One issue that I would like to highlight was the timing out of certain WTV/XDS files on Windows VMs. Puzzlingly, these files would run perfectly fine locally but the moment they ran in the VM provisioned by the sample platform, the tests would start to time out, eventually causing the entire test suite to fail due to the whole process taking forever.
This issue took me a week or two to fix due to how hard it was to reproduce. Eventually, I had isolated it down to Rclone, which is the program that we use for mounting the cloud buckets that contain the sample files. After experimenting with a whole bunch of configuration options for the program, I came upon this forum post which detailed a similar issue with file reads from large files.
After reading some obscure GitHub conversations on the file system emulator that Rclone uses under the hood (WinFSP), I realized that the issue was with how chunked reads were being handled by the Windows kernel. Enabling kernel file metadata caching by setting FileInfoTimeout=-1
finally solved the issue.
This is where the bulk of my work during GSoC has been focused. After fixing the Sample Platform, there were around 51 broken regressions on Windows and Linux. Note that a lot of these were caused by issues with the sample platform itself, there were only around 10-15 regressions that were failing due to bugs in CCextractor itself.
These bugs were varied in nature, ranging from memory management issues like segmentation faults in the CEA-708 and XDS decoders, to logical errors in Unicode character encoding and incorrect luminance calculations for OCR. A significant portion of the work involved using debugging tools like GDB to trace these issues across the C and Rust codebases.
A major contributor to the accumulation of the bugs in CCextractor was that the sample platform, when reporting on new PRs, would group new failing test cases with old ones already present in the master branch. This gave the false illusion that the PR was free from bugs. This was apparently a bug that had existed for more than 2 years and was fixed in my PR here.
One particular interesting issue that I had a lot of fun debugging were the Hardsubx discrepancies between the C and Rust builds of CCextractor. After fixing the initial segmentation fault for Hardsubx on Rust, the generated SRT files were often inferior to the C only builds, which was puzzling because the Rust code uses largely the same logic as C.
After skimming through the code, I went a bit deeper and wrote (with the help of AI) a custom script using OpenCV that would display image files on a grid and update them as they were modified live.
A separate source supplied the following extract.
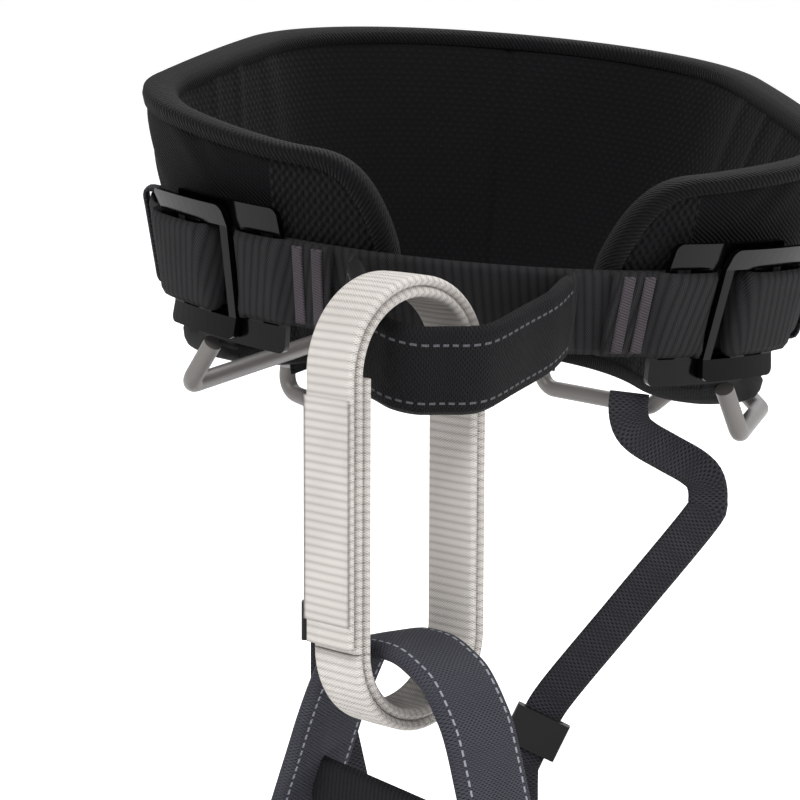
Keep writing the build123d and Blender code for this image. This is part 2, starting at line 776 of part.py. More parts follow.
leg_frame_bars = [
    (leg_buckle_start, leg_buckle_start + leg_end_bar / 2),
    (leg_fixed_bar - leg_web_bar / 2, leg_fixed_bar + leg_web_bar / 2),
    (leg_buckle_end - leg_end_bar, leg_buckle_end),
]
leg_slider_bar = leg_slider_start + leg_front_bar + leg_slot
leg_slider_bars = [
    (leg_slider_start, leg_slider_start + leg_front_bar),
    (leg_slider_bar, leg_slider_bar + leg_web_bar),
    (leg_slider_end - leg_end_bar, leg_slider_end),
]
both_legs("buckle_frame", curved_plate(
    leg, leg_buckle_start, leg_buckle_end, leg_buckle_height, leg_buckle_window, leg_rail_rise,
    leg_frame_in, leg_frame_out, leg_frame_bars, 0.0, leg_plane,
))
both_legs("buckle_slider", curved_plate(
    leg, leg_slider_start, leg_slider_end, leg_slider_height, leg_buckle_window,
    leg_rail_rise + layer_gap, leg_slider_in, leg_slider_out, leg_slider_bars, 0.0, leg_plane,
))

leg_keeper_place = radians(90) * leg_radius + 12
with BuildPart() as leg_keeper:
    start, end = leg_keeper_place - keeper_width / 2, leg_keeper_place + keeper_width / 2
    outside = leg_tail_out + layer_gap
    reach = half_leg_web + layer_gap
    leg_band(start, end, outside, outside + keeper_wall, -reach - keeper_wall, reach + keeper_wall)
    for low in (-reach - keeper_wall, reach):
        leg_band(start, end, leg_shell_out + layer_gap, outside, low, low + keeper_wall)
both_legs("keeper", leg_keeper)

leg_hook_top = 26.0
with BuildPart() as leg_hook_tab:
    start, end = leg_hook_place - gear_tab_width / 2, leg_hook_place + gear_tab_width / 2
    leg_band(start, end, leg_shell_out, leg_shell_out + tab_thickness, half_leg_web + layer_gap, leg_hook_top)
both_legs("hook_tab", leg_hook_tab)


# ---- gear loops: stiff tubes hung between two tabs on each side ----
def tab(place, width, low, high):
    belt_band(place - width / 2, place + width / 2, shell_out, shell_out + tab_thickness, low, high)


def gear_loop(route):
    """A tube bent at each inner point of its route."""
    with BuildPart() as loop:
        with BuildLine():
            spot = route[0]
            for before, corner, after in zip(route, route[1:], route[2:]):
                arriving = (corner - before).normalized()
                leaving = (after - corner).normalized()
                reach = gear_bend * tan(radians(arriving.get_angle(leaving) / 2))
                Line(spot, corner - arriving * reach)
                TangentArc(corner - arriving * reach, corner + leaving * reach, tangent=arriving)
                spot = corner + leaving * reach
            Line(spot, route[-1])
        with BuildSketch(Plane(origin=route[0], z_dir=route[1] - route[0])):
            Circle(gear_tube / 2)
        sweep()
    return loop


gear_front = belt_point(gear_front_place, gear_clear, gear_front_z)
left_gear_back = belt_point(left_gear_back_place, gear_clear, gear_back_z)
gear_loop_left = gear_loop([
    gear_front, Vector(79, -68, -38), Vector(88, -15, -42), Vector(75, 36, -38), Vector(57.3, 56, -60.6),
    left_gear_back - Vector(0, 0, gear_drop), left_gear_back,
])
finish("gear_loop_left", gear_loop_left)

right_gear_back = belt_point(right_gear_back_place, gear_clear, gear_back_z)
gear_loop_right = mirrored(gear_loop([
    gear_front, Vector(80, -70, -38), Vector(48.5, 20, -40), Vector(49, 30, -64),
    right_gear_back - Vector(0, 0, gear_drop), right_gear_back,
]))
finish("gear_loop_right", gear_loop_right)

gear_tabs = (
    (gear_front_place, gear_front_z), (left_gear_back_place, gear_back_z),
    (belt_length - gear_front_place, gear_front_z), (belt_length - right_gear_back_place, gear_back_z),
)
with BuildPart() as gear_loop_tabs:
    for place, height in gear_tabs:
        tab(place, gear_tab_width, height - 1, -half_web - layer_gap)
finish("gear_loop_tabs", gear_loop_tabs)

# ---- haul loop at the middle of the back ----
back_place = belt_length / 2
with BuildPart() as haul_loop:
    stand = shell_out + tab_thickness + layer_gap + haul_thickness / 2
    top = belt_point(back_place, stand, 17)
    foot = belt_point(back_place, stand, -27)
    back_view = Plane(origin=(0, 0, 0), x_dir=(0, 1, 0), z_dir=(1, 0, 0))
    route = [
        (top.Y, top.Z), (top.Y + 0.8 * haul_reach, 10), (top.Y + haul_reach, -12),
        (foot.Y + 0.5 * haul_reach, -26), (foot.Y, foot.Z),
    ]
    ribbon_solid(back_view, route, 4.0, haul_thickness, haul_width)
finish("haul_loop", haul_loop)

with BuildPart() as haul_loop_tabs:
    tab(back_place, haul_width + 4, half_web + layer_gap, 23)
    tab(back_place, haul_width + 4, -33, -half_web - layer_gap)
finish("haul_loop_tabs", haul_loop_tabs)

# ---- risers: elastic straps from the back of the belt to the back of the leg loops ----
with BuildPart() as riser_anchors:
    for place in (riser_anchor_place, belt_length - riser_anchor_place):
        tab(place, 7, riser_top + 4 * layer_gap, -half_web - layer_gap)
finish("riser_anchors", riser_anchors)

riser_lean = atan2(riser_y - riser_foot_y, riser_top - riser_end)
riser_drop = (riser_end - riser_top) / cos(riser_lean)
riser_plane = Plane(
    origin=(0, riser_y, riser_top), x_dir=(1, 0, 0), z_dir=(0, -cos(riser_lean), sin(riser_lean))
)
riser_routes = {
    "left": [(50, 0), (50, -12), (80, -26), (78, -38), (34, -104), (25, -128)],
    "right": [(-50, 0), (-44, -60), (-40, -110)],
}
adjuster_spots = {"left": ((34, -104), (25, -128)), "right": ((-44, -60), (-40, -110))}
for side, route in riser_routes.items():
    foot_x = riser_foot_x if side == "left" else -riser_foot_x
    with BuildPart() as riser:
        ribbon_solid(riser_plane, route + [(foot_x, riser_drop)], 10.0, riser_width, riser_thickness)
    finish("riser_" + side, riser)

    (x0, w0), (x1, w1) = adjuster_spots[side]
    first, last = (riser_plane.from_local_coords(Vector(x, w, 0)) for x, w in ((x0, w0), (x1, w1)))
    with BuildPart() as adjuster:
        with BuildSketch(Plane(origin=(first + last) * 0.5, x_dir=riser_plane.z_dir, z_dir=last - first)):
            RectangleRounded(adjuster_thickness, adjuster_width, 1.2)
            Rectangle(riser_thickness + 2 * layer_gap, riser_width + 2 * layer_gap, mode=Mode.SUBTRACT)
        extrude(amount=adjuster_length / 2, both=True)
    finish("riser_adjuster_" + side, adjuster)

    with BuildPart() as hook:
        with BuildSketch(riser_plane):
            with Locations((foot_x, riser_drop - hook_length / 2)):
                RectangleRounded(hook_width, hook_length, 1.5)
        extrude(amount=hook_thickness / 2, both=True)
        add(riser.part, mode=Mode.SUBTRACT)
    finish("riser_hook_" + side, hook)
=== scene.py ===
import math

import bmesh
import bpy
import numpy as np
from mathutils import Matrix, Vector


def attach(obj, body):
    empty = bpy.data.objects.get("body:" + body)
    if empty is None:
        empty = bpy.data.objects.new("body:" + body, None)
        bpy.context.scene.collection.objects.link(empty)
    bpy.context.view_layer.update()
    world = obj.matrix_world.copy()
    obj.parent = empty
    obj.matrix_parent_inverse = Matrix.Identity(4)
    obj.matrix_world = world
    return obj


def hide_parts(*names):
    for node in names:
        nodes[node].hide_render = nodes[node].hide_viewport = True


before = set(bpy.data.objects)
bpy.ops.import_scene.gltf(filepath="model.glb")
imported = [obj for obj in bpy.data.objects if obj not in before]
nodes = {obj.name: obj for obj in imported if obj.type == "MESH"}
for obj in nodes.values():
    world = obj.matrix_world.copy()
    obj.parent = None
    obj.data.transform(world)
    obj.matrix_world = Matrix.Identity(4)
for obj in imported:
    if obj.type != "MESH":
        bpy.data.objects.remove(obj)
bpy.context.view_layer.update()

mm = 0.001
up = Vector((0, 0, 1))


# ---- waist pad ----
# A foam pad in black nylon that wraps the hips and is open at the front. The cloth is drawn over the
# foam and sewn at the edge, so it swells inwards from there, and it pleats a little at the wings.

# The belt line that the pad follows: a front arc, a hip, a straight side and a back arc, mirrored.
waist_front, hip_x, hip_y, hip_r, back_y, back_r = 0.103, 0.044, -0.038, 0.044, 0.020, 0.070
ahead = hip_y + waist_front
front_r = (hip_x**2 + ahead**2 - hip_r**2) / (2 * (ahead - hip_r))
front_y = front_r - waist_front
front_turn = math.atan2(hip_x, front_y - hip_y)
side_turn = math.atan2(back_y - hip_y, -hip_x)
side_turn -= math.acos((hip_r - back_r) / math.hypot(back_y - hip_y, hip_x))
hip_end = Vector((hip_x + hip_r * math.cos(side_turn), hip_y + hip_r * math.sin(side_turn)))
back_start = Vector((back_r * math.cos(side_turn), back_y + back_r * math.sin(side_turn)))
runs = [
    front_r * front_turn, hip_r * (side_turn + math.pi / 2 - front_turn),
    (back_start - hip_end).length, back_r * (math.pi / 2 - side_turn),
]
belt_half = sum(runs)
flare = math.tan(math.radians(13))


def belt_spot(place, offset, height):
    """A point on the flared belt: along it from the front, out from it, and up."""
    s = place % (2 * belt_half)
    flip = 1
    if s > belt_half:
        s = 2 * belt_half - s
        flip = -1
    reach = offset + height * flare
    if s < runs[0]:
        turn, radius, cx, cy = s / front_r - math.pi / 2, front_r, 0, front_y
    elif s < runs[0] + runs[1]:
        turn, radius, cx, cy = front_turn - math.pi / 2 + (s - runs[0]) / hip_r, hip_r, hip_x, hip_y
    elif s < runs[0] + runs[1] + runs[2]:
        spot = hip_end.lerp(back_start, (s - runs[0] - runs[1]) / runs[2])
        turn, radius, cx, cy = side_turn, 0, spot.x, spot.y
    else:
        turn, radius, cx, cy = side_turn + (s - belt_half + runs[3]) / back_r, back_r, 0, back_y
    x, y = cx + (radius + reach) * math.cos(turn), cy + (radius + reach) * math.sin(turn)
    return Vector((flip * x, y, height))


def effect(name, inputs, outputs):
    """An empty node group with named inputs and outputs."""
    group = bpy.data.node_groups.new(name, "ShaderNodeTree")
    for label, kind, value in inputs:
        socket = group.interface.new_socket(label, in_out="INPUT", socket_type=kind)
        if value is not None:
            socket.default_value = value
    for label, kind in outputs:
        group.interface.new_socket(label, in_out="OUTPUT", socket_type=kind)
    return group, group.nodes.new("NodeGroupInput"), group.nodes.new("NodeGroupOutput")


def maths(tree, operation, *values):
    """A maths node fed by sockets or numbers."""
    node = tree.nodes.new("ShaderNodeMath")
    node.operation = operation
    for slot, value in zip(node.inputs, values):
        if isinstance(value, (int, float)):
            slot.default_value = value
        else:
            tree.links.new(value, slot)
    return node.outputs[0]


# Ribs: waves along the strap that lean across it, broken into threads by a finer cross wave.
ribs, ribs_in, ribs_out = effect(
    "woven_ribs",
    [("Vector", "NodeSocketVector", None), ("Rib pitch", "NodeSocketFloat", 0.0025),
     ("Lean", "NodeSocketFloat", 0.2), ("Thread pitch", "NodeSocketFloat", 0.0007),
     ("Thread share", "NodeSocketFloat", 0.4)],
    [("Height", "NodeSocketFloat")],
)
parts = ribs.nodes.new("ShaderNodeSeparateXYZ")
ribs.links.new(ribs_in.outputs["Vector"], parts.inputs[0])
leaning = maths(ribs, "ADD", parts.outputs[0],
                maths(ribs, "MULTIPLY", parts.outputs[1], ribs_in.outputs["Lean"]))
rib = maths(ribs, "SINE",
            maths(ribs, "DIVIDE", maths(ribs, "MULTIPLY", leaning, 2 * math.pi),
                  ribs_in.outputs["Rib pitch"]))
thread = maths(ribs, "SINE",
               maths(ribs, "DIVIDE", maths(ribs, "MULTIPLY", parts.outputs[1], 2 * math.pi),
                     ribs_in.outputs["Thread pitch"]))
cross = maths(ribs, "SINE",
              maths(ribs, "DIVIDE", maths(ribs, "MULTIPLY", leaning, 3 * math.pi),
                    ribs_in.outputs["Thread pitch"]))
weave = maths(ribs, "MULTIPLY", maths(ribs, "MULTIPLY", thread, cross), ribs_in.outputs["Thread share"])
total = maths(ribs, "ADD", maths(ribs, "ABSOLUTE", rib), weave)
ribs.links.new(total, ribs_out.inputs["Height"])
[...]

Using this script, I kept an eye on the pre-processing stages for the image files from the video and noticed slight differences in the luminance threshold stage between Rust and C.
After looking into the implementation for luminance calculation, I noticed that in the old C code, the RGB to LAB conversion was done manually, in Rust we instead use the palette
crate for this purpose.
The Srgb
implementation from palette
however assumes that the input image is gamma corrected, and thus performs gamma decoding to make the RGB values linear.
This was, however unnecessary, because our input is already linear RGB. I modified the code to use LinSrgb
instead and that fixed the issue.
The details of the other fixes are available in their respective PR descriptions, and more of the debugging strategies I followed are detailed in the weekly reports linked here.
The Flutter GUI had not been updated in a while and hence was refusing to build on the latest Flutter SDK. I migrated the project and its dependencies to the latest SDK and also made two PRs to sync the changes in the latest CCextractor builds with the GUI.
These reports were written during the GSoC period.
Week | Report Link |
---|---|
1 | Week 1 |
2 | Week 2 |
3 | Week 3 |
4 | Week 4 |
5 | Week 5 |
6 | Week 6 |
7 | Week 7 |
10 | Week 10 |
11 | Week 11 |
12 | Week 12 |
13 | Week 13 |
Note: I had my finals between Weeks 8-10, hence I was unable to work much. This was the primary reason why i extended my project timeline to 14 weeks.
No. | Pull Request | PR Name | Status |
---|---|---|---|
1 | #1746 | fix: ocr luminance calculation fix | Open |
2 | #1742 | Fix --ocrlang argument on rust |
Merged |
3 | #1741 | Fix Hardsubx OCR | Merged |
4 | #1740 | Fix DVB Regressions on windows | Merged |
5 | #1733 | fix: unicode encoding regression | Merged |
6 | #1732 | fix: rust bitstream segfault | Merged |
7 | #1729 | fix: CEA-708 segmentation faults on MP4 files | Merged |
8 | #1722 | refactor: remove api structures | Merged |
9 | #1716 | fix: elementary stream regressions | Merged |
10 | #1714 | fix: dvd regressions | Merged |
11 | #1707 | fix: XDS segmentation faults | Merged |
12 | #1705 | fix: trigger windows builds in PRs | Merged |
No. | Pull Request | PR Name | Status |
---|---|---|---|
1 | #939 | Rclone optimizations + tesseract fixes | Merged |
2 | #938 | Enable file caching in GCSFuse to fix WTV timeouts | Merged |
3 | #936 | fix: PR comments being rendered as code blocks | Merged |
4 | #935 | chore: add migration for last_passed_on | Merged |
5 | #934 | fix: add missing font | Merged |
6 | #933 | feat: add per platform last passed tracking | Merged |
7 | #932 | fix: test comparison | Merged |
8 | #930 | fix: windows tests getting stuck and timing out | Merged |
9 | #929 | perf: optimize startup time by using rclone copy directly | Merged |
10 | #928 | fix: SQLAlchemy subquery and cache warnings | Merged |
11 | #926 | [Improvement] Fix first time install errors and update docs | Merged |
12 | #925 | [Improvement] migrate to Ubuntu 24.04 | Merged |
No. | Pull Request | PR Name | Status |
---|---|---|---|
1 | #70 | fix: migrate navigation rail to built in package | Open |
2 | #69 | Update CCExtractor args to latest format and bundle latest build | Open |
3 | #68 | Bump Flutter SDK to latest version | Open |
- v1.00 is now release-ready
- All major regressions reported by the Sample Platform have been addressed
- Sample Platform is now stable and ready for testing future PRs
- The Flutter GUI is no longer deprecated and works with the latest SDK
Working on this project has been quite an enriching experience. I got to work with a wide variety of tools and platforms like GDB, Flutter, GCP, Rust, C etc and I've definitely learnt a lot from working across all of these domains.
I'm truly thankful to my mentors Prateek Sunal and Willem Van Iseghem, our org-admin Carlos Fernandez Sanz, and my colleague Deepnarayan Sett for their guidance and support along the way.